To understand my anger, I returned to a quote Anolik sources from David Thomson (who?), “You can feel in Joan’s work a longing for a man who is strong in thought as well as action... I always felt she was writing to impress him, to impress that man.”
To take down Didion Anolik must diminish her, and she accomplishes her task by subordinating her to Parmentel. Didion no longer has a voice to defend herself. Anolik assembles an impressive cast of the era’s remaining players that are overwhelmingly male and so inclined to certain biases. Why would I question it? I had no reason to. How about “question everything. Learn something.” Despite Anolik’s preferences, Didion is the big name of the book. When women were still unable to get a credit card in their own name, a shy girl from Sacramento outclassed the male writers of her generation to become a legend, her name forever a byword for peerless prose. How comforting for those lesser writers to reassure themselves she was under Parmentel’s shoe, to make her small. Only in shrinking Didion, Anolik shrinks herself.
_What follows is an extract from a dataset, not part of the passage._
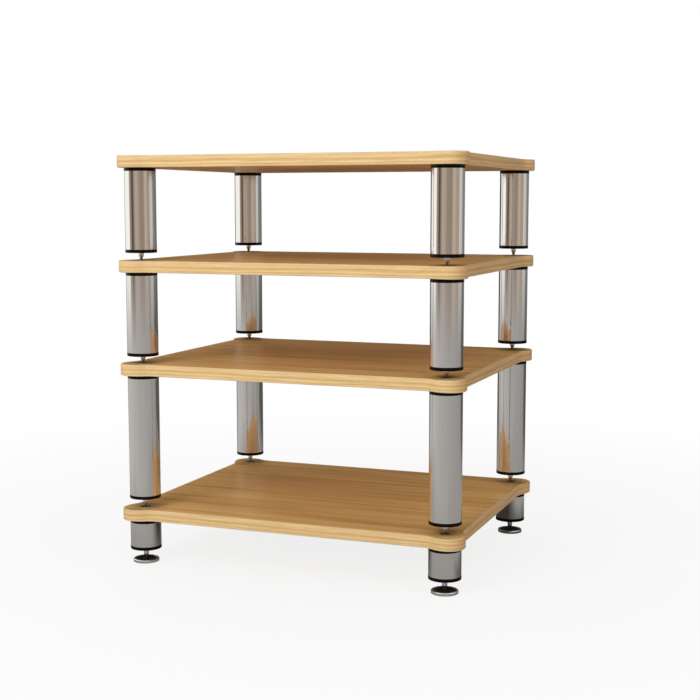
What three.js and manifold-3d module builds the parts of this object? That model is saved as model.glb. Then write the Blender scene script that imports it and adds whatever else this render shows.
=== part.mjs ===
// A four-shelf audio equipment rack, in millimetres, +Z up, origin on the floor
// under its middle, front towards -Y.
//
// Each of its four tiers is a wooden board on four short columns. A column is a
// bright tube clamped between two black end caps by a long bolt, which comes down
// through the board from a flush head. A steel spike screws up into the lower cap,
// and its point stands in the dimple of the bolt head below it. The lowest spikes
// stand in round floor pads and level the rack.

import * as THREE from 'three';
import { mergeVertices } from 'three/addons/utils/BufferGeometryUtils.js';
import Module from 'manifold-3d';

const wasm = await Module();
wasm.setup();

// The board.
const SHELF_WIDTH = 577;
const SHELF_DEPTH = 468.5;
const SHELF_THICKNESS = 19;
const SHELF_EDGE_ROUND = 2;
const CORNER_RADIUS = 25;
const WAIST_INSET = 11;
const WAIST_RUN = 40;
const COLUMN_INSET = 33;

// The column.
const TUBE_RADIUS = 25;
const TUBE_WALL = 2;
const CAP_OVERHANG = 0.25;
const CAP_THICKNESS = 5.25;
const UPPER_PLUG_HEIGHT = 8;
const PLUG_ROOF = 2;

// The long bolt.
const BOLT_RADIUS = 4;
const HEAD_RADIUS = 8;
const HEAD_HEIGHT = 3;
const DIMPLE_DEPTH = 1.5;
const DIMPLE_FLOOR_RADIUS = 1.5;
const DIMPLE_MOUTH_RADIUS = 3.5;

// The spike.
const SPIKE_RADIUS = 4.2;
const SPIKE_TIP_RADIUS = 1;
const SPIKE_CONE_LENGTH = 10;
const SPIKE_LENGTH = 32;
const SPIKE_TRAVEL = 5;

// The floor pad and the dished insert in it.
const PAD_RADIUS = 21;
const PAD_HEIGHT = 5;
const PAD_BEVEL = 1;
const PAD_RIM_WIDTH = 3.5;
const PAD_FLOOR = 1.2;
const INSERT_FLOOR = 0.8;
const INSERT_LIP_WIDTH = 1.2;
const INSERT_LIP_DROP = 0.4;
const INSERT_SEAT_RADIUS = 2;

// Room between a piece and the hole that holds it, and the overrun of every cut.
const FIT_CLEARANCE = 0.3;
const CUT_OVERRUN = 1;

// Sides of the round pieces, and points on each curve of the board's outline.
const ROUND_SIDES = 24;
const HEAD_SIDES = 12;
const SPIKE_SIDES = 12;
const HIDDEN_SIDES = 8;
const ARC_POINTS = 6;
const BEND_POINTS = 6;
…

Joan Didion was not a feminist. The piece of hers that is most subject to modern criticism, “The Women’s Movement,” is not only ungenerous but unnuanced. She made a point of citing Hemingway as her inspiration. Contrary to Babitz, Didion avoided sex in her work and persona. At every turn, Didion tried to stake out her authority as a writer, not a woman writer. And it worked. Babitz’s feminist sympathies align her more with today’s female writers than Didion’s Goldwater sensibilities, but Didion’s masculinist commitment to success enabled the rise of countless woman writers who openly identify as feminists. I don’t know if I see Anolik writing about a book about the rivalry between two literary women without Didion. So, it’s especially galling to watch Anolik put Didion and Babitz down to curry favor with the same old literary boy’s club Didion and Babitz had to outwit.
Both women deserve a better biographer.